In March of 1968, Israeli forces attacked militant fighters from the Palestinian Liberation Organization (PLO) camped out in the Jordanian town of Karameh. Despite the ultimate destruction of the camp, the Jordanian Army provided vital assistance to the PLO and pushed the Israeli forces back. Subsequently, the PLO transformed this military defeat into a moral and political victory, one that proliferated in visual media and highlighted the cooperation between Palestinians and Jordanians. Emphasizing this solidarity, King Hussein of Jordan declared, “We are all fedayeen.” However, this sentiment would soon turn sour as tensions between the PLO and the Jordanians increased, leading to a total rupture of relations in 1970 with long-lasting effects. This paper seeks to recuperate that moment of Palestinian-Jordanian camaraderie by examining the representations of Karameh produced in the battle’s immediate wake. I contend that the new, revolutionary Palestinian image promoted by the PLO after 1967 was critically informed by a close, dynamic relationship with Jordanian cultural workers during these formative years. This paper will shed light on the unexamined circuits of artistic interaction between the PLO and Jordanian state and media apparati in order to challenge narratives that solely focus on the subsequent political conflict between the two parties, and instead offer an alternative analysis that allows us to rethink the power and potential of visual culture as a site for negotiation, solidarity, and possibility.
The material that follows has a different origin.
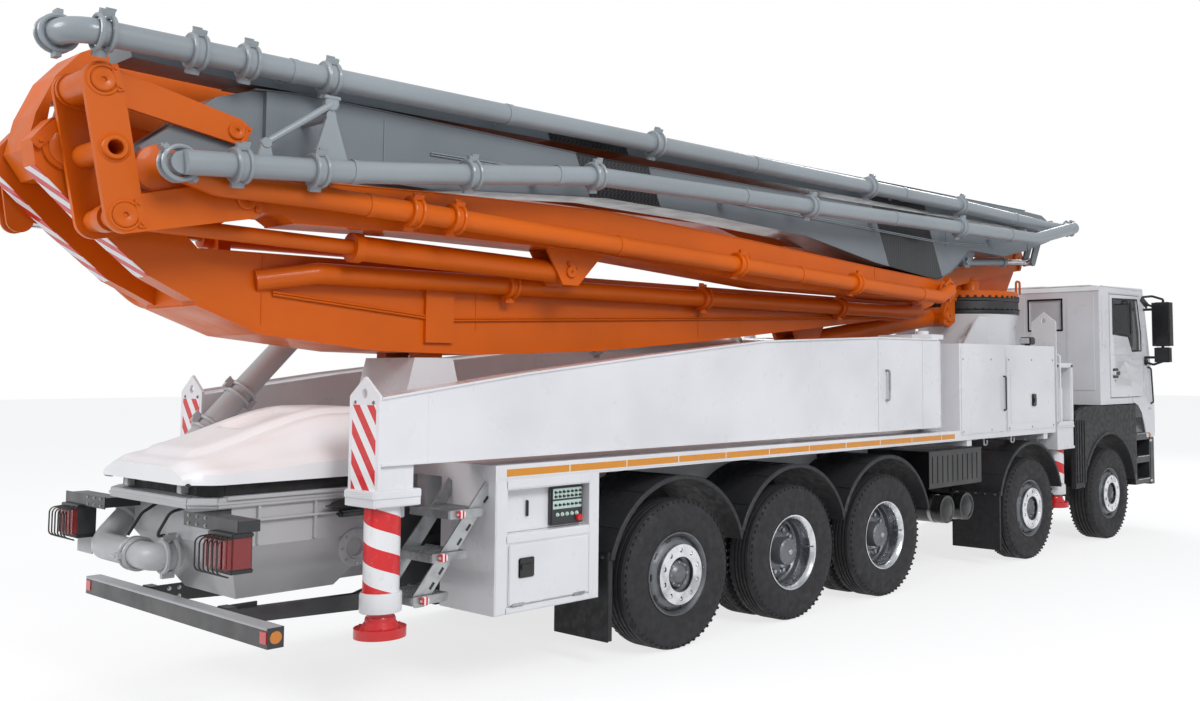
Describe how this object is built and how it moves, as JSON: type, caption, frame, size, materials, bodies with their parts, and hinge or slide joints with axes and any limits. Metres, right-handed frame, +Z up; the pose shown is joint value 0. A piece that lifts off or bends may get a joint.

In its move to reorient the public image of Palestinians from beseeching refugees to empowered fedayeen, the PLO heavily relied upon the deployment of documentary and journalistic tropes in its posters, illustrated pamphlets, and lens-based media. For example, three of the PLO’s Film and Photo Unit founding members—Mustafa Abu Ali, Sulafa Jadallah, and Hani Jawharia—all initially worked on productions for the Jordanian Ministry of Culture. This experience exerted a lasting stylistic impact demonstrated by similarities in film structure, narrative voice, and visual framing. More broadly, I argue that the PLO’s Arts and National Culture division incorporated elements of the official tone modeled by Jordanian cultural authorities in order to produce and promote a unified vision of an independent Palestinian national identity. This paper will fill in the institutional history of collaboration to support an aesthetic analysis of how the Battle of Karameh in particular came to hold such symbolic importance across national lines and stood as a rallying cry for fedayeen solidarity, brief though that moment may have been.
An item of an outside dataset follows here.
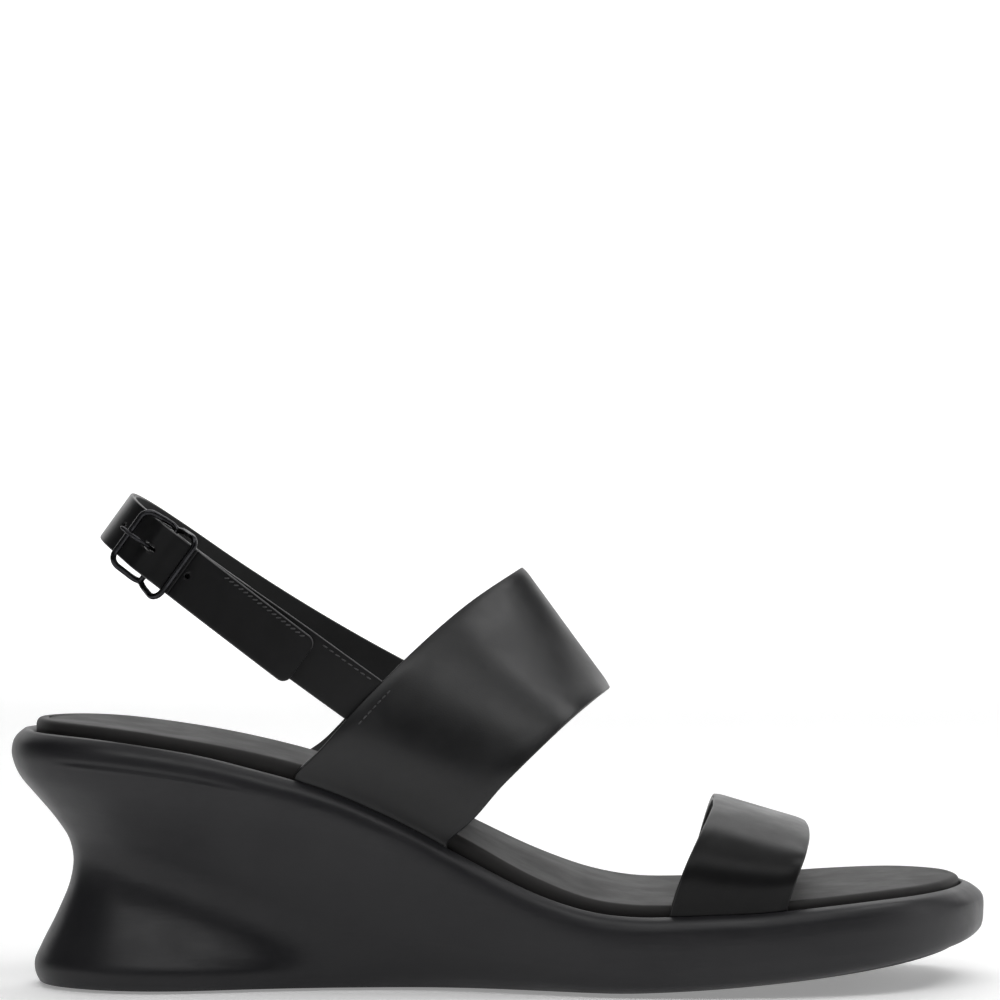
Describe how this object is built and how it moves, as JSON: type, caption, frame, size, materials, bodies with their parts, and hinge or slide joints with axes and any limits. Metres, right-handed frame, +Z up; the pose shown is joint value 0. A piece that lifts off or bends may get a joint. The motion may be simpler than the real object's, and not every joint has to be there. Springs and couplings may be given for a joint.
{
  "type": "wedge sandal",
  "caption": "Right-foot wedge sandal: moulded sole with hourglass heel, covered footbed, toe strap, wide instep strap and a slingback strap with a centre-bar buckle.",
  "frame": {"origin": "on the ground, at the centre of the bounding box seen from above", "axes": "+X towards the toe, +Y towards the medial side (the big toe), +Z up"},
  "size_m": [0.2539, 0.0902, 0.127],
  "materials": {
    "moulded_sole": "smooth satin moulded foam rubber",
    "tread_rubber": "matt grooved rubber",
    "black_leather": "smooth semi-gloss leather",
    "black_lining": "matt lining leather",
    "footbed_leather": "smooth satin leather",
    "insole_board": "pressed fibre board",
    "pad_foam": "soft foam",
    "shank_steel": "plain steel",
    "gunmetal": "dark gunmetal plating, glossy"
  },
  "bodies": {
    "shoe": {"wedge_sole": "moulded_sole", "tread_sole": "tread_rubber", "insole_board": "insole_board", "footbed_pad": "pad_foam", "footbed_cover": "footbed_leather", "steel_shank": "shank_steel", "shank_rivet_rear": "shank_steel", "shank_rivet_front": "shank_steel", "toe_strap_outer": "black_leather", "toe_strap_lining": "black_lining", "instep_strap_outer": "black_leather", "instep_strap_lining": "black_lining", "sling_tab_lateral": "black_lining", "sling_tab_medial": "black_lining"},
    "slingback": {"chape_strap": "black_leather", "chape_lining": "black_lining", "heel_strap_outer": "black_leather", "heel_strap_lining": "black_lining"},
    "buckle": {"buckle_frame": "gunmetal"},
    "prong": {"buckle_prong": "gunmetal"},
    "billet": {"billet_tip_outer": "black_leather", "billet_tip_lining": "black_lining"}
  },
  "joints": [
    {"name": "slingback_swing", "type": "hinge", "parent": "shoe", "child": "slingback", "pos_m": [-0.04119, -0.00412, 0.0821], "axis": [0, 1, 0], "range_deg": [-30, 15]},
    {"name": "buckle_tilt", "type": "hinge", "parent": "slingback", "child": "buckle", "pos_m": [-0.08665, -0.031, 0.11191], "axis": [0.5878, 0, 0.809], "range_deg": [-4, 4]},
    {"name": "prong_lift", "type": "hinge", "parent": "buckle", "child": "prong", "pos_m": [-0.08665, -0.031, 0.11191], "axis": [0.5878, 0, 0.809], "range_deg": [0, 10]},
    {"name": "billet_lift", "type": "hinge", "parent": "slingback", "child": "billet", "pos_m": [-0.07784, -0.03584, 0.10551], "axis": [-0.5878, 0, -0.809], "range_deg": [0, 45]}
  ]
}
In the middle of the film When Monaliza Smiled (Fadi Haddad, 2012), the young couple at the center of the movie--the Palestinian woman Monaliza (Tahani Salim) and the Egyptian man Hamdi (Shady Khalaf)--sit in the traffic circle in the upscale Ammani neighborhood of Abdoun. Both are working class, trying to survive on meager government salaries amid steady inflation in Jordan. They survey the restaurants and cafés around them, each priced well beyond their means, and eventually lean against one another, as Monaliza asks, "Do you ever feel like a stranger in your own country?"
It is a small moment in a film that presents itself as a light romantic comedy, but it strikingly foregrounds many of the struggles in contemporary Amman, from economic inequality to distribution of space and from divisions between national identity groups to the lives of migrant workers. This is not only demonstrated through the trials of a Palestinian-Egyptian relationship juxtaposed against the ethno-nationalism of a Jordanian government office, but also through the geographic arrangement of the scenes in the film, which explore the economic and cultural divides between East and West Amman. From bus rides through a variety of socioeconomic spaces that serve as dates to the alienation brought by entire neighborhoods of the city that most Ammanis cannot afford access to, the film attempts to chart the modern geographies and inequalities of Amman.
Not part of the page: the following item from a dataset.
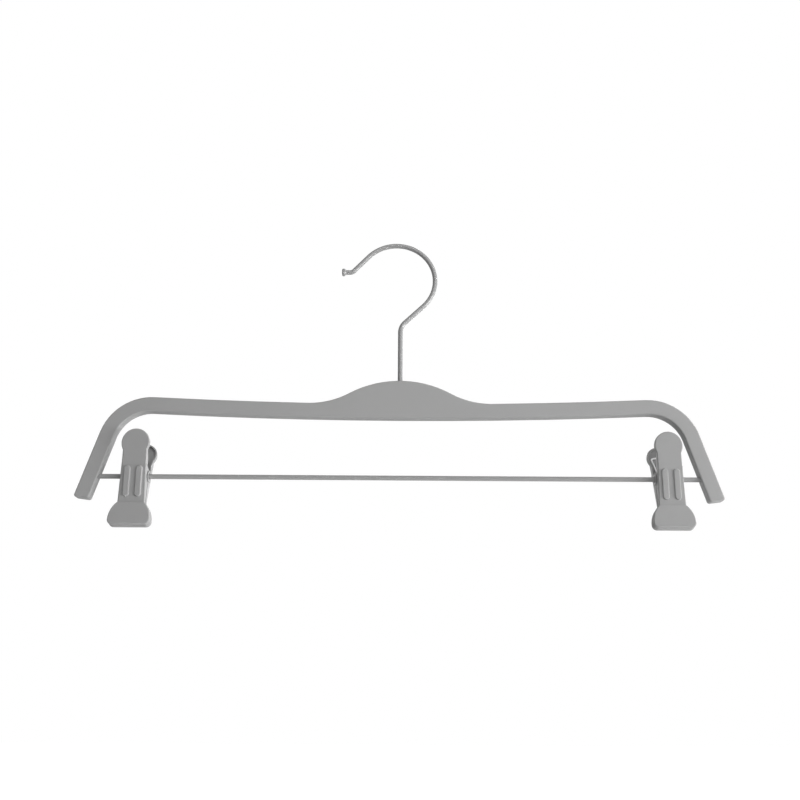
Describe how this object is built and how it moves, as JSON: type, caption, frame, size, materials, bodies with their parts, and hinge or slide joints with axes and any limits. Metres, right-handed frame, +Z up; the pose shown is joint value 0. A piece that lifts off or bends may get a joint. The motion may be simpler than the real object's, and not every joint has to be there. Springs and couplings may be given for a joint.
{
  "type": "skirt hanger",
  "caption": "Flat hanger board with two arms and leaning legs, a bar across the legs, a turning wire hook, and sprung clips that slide and swing on the bar.",
  "frame": {"origin": "where a rail touches the underside of the hook's crook", "axes": "+X along the bar to the right, +Y from the front to the back, +Z up"},
  "size_m": [0.3992, 0.0266, 0.1934],
  "materials": {
    "board_paint": "satin painted laminated wood",
    "bar_steel": "satin",
    "hook_steel": "satin",
    "pin_steel": "satin",
    "tube_steel": "satin",
    "lever_paint": "satin",
    "spring_steel": "bright drawn wire",
    "jaw_cap": "matte soft vinyl"
  },
  "bodies": {
    "frame": {"frame_board": "board_paint", "clip_bar": "bar_steel", "hook_retaining_pin": "pin_steel"},
    "hook": {"hook": "hook_steel"},
    "left_slider": {"left_hinge_tube": "tube_steel"},
    "left_front_half": {"left_front_lever": "lever_paint", "left_spring": "spring_steel", "left_front_jaw_cap": "jaw_cap"},
    "left_rear_half": {"left_rear_lever": "lever_paint", "left_rear_jaw_cap": "jaw_cap"},
    "right_slider": {"right_hinge_tube": "tube_steel"},
    "right_front_half": {"right_front_lever": "lever_paint", "right_spring": "spring_steel", "right_front_jaw_cap": "jaw_cap"},
    "right_rear_half": {"right_rear_lever": "lever_paint", "right_rear_jaw_cap": "jaw_cap"}
  },
  "joints": [
    {"name": "hook_swivel", "type": "hinge", "parent": "frame", "child": "hook", "pos_m": [0, 0, -0.1], "axis": [0, 0, 1], "continuous": true},
    {"name": "left_clip_slide", "type": "slide", "parent": "frame", "child": "left_slider", "axis": [1, 0, 0], "range_m": [-0.0055, 0.1495]},
    {"name": "left_clip_swing", "type": "hinge", "parent": "left_slider", "child": "left_front_half", "pos_m": [-0.1635, 0, -0.158], "axis": [1, 0, 0], "range_deg": [-80, 100]},
    {"name": "left_clip_open", "type": "hinge", "parent": "left_front_half", "child": "left_rear_half", "pos_m": [-0.1635, 0, -0.158], "axis": [1, 0, 0], "range_deg": [0, 34], "stiffness_Nm_per_rad": 0.08, "springref_deg": -51.57, "deforming": ["left_spring"]},
    {"name": "right_clip_slide", "type": "slide", "parent": "frame", "child": "right_slider", "axis": [1, 0, 0], "range_m": [-0.1524, 0.0026]},
    {"name": "right_clip_swing", "type": "hinge", "parent": "right_slider", "child": "right_front_half", "pos_m": [0.1664, 0, -0.158], "axis": [1, 0, 0], "range_deg": [-80, 100]},
    {"name": "right_clip_open", "type": "hinge", "parent": "right_front_half", "child": "right_rear_half", "pos_m": [0.1664, 0, -0.158], "axis": [1, 0, 0], "range_deg": [0, 34], "stiffness_Nm_per_rad": 0.08, "springref_deg": -51.57, "deforming": ["right_spring"]}
  ]
}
When Monaliza Smiled rests at the intersection of the neoliberal reassembly of Jordanian space in the capital of Amman and the economic and political reconstruction of Jordanianness in a cosmopolitan capital where Palestinians, Jordanians, Egyptians, Armenians, and others must transverse competing economic, social, and geographic boundaries. Built on fieldwork mapping films in Jordan and their relationships to real world social spaces, this paper will explore the often overlooked realm of Jordanian cinema, its relationship to the social geography of Amman, and how it speaks to the challenges of life in a neoliberal authoritarian state.
This paper tracks the emergence of Amman as a concert destination. Bands like Autostrad, Jadal, and Morabba3 are fleshing out an independent Arab music scene that has for years been the exclusive province of Beirut. Since 2010, the material growth of Amman, an increase in festivals and festival attendance, and an increasingly cosmopolitan middle class have fueled the notion that Amman is catching up to the regional cultural hotspots of Beirut, Cairo, and Dubai, especially considering turmoil in Damascus and Baghdad. The Jordanian capital is emerging as an important destination for live music: especially alternative, independent bands.
However, the enthusiasm for Amman’s stability and the role it has come to play as a host for cultural production in the wake of the violence and instability affecting traditional Arab cultural hubs needs complicating. I work to do so by elaborating how some prominent music festivals utilize and access public space, participating in a rigidly class-stratified regime of the city. Thick descriptions of concerts during the Al-Balad Music Festival and Word is Yours Festival in 2015 flesh out both the excitement and contradictions accompanying this growth in cultural production.
Theoretically, this paper offers an analysis of listening as a public activity. In this, I diverge from literature accounting for the politics of public activity in Middle Eastern contexts (Bayat 2010; Khalili 2015). I argue that listening does not in and of itself enact public pleasure that others have argued can be liberating. I suggest that audiences gathering to listen to alternative concerts in Amman is not necessarily progressive – pretenses to free expression and progressive gender mixing, not withstanding. My research points instead to the alarming reification of class difference in Amman’s independent music industry, where the screening of access to and enforcement of cosmopolitan behavior during concerts gestures to a particular negotiation of the city and of public politics in process (Tobin 2012; Schwedler 2010). This excerpt from dissertation research insists on a critical discussion of class in an analysis of increasing(ly) cosmopolitan cultural production in Amman.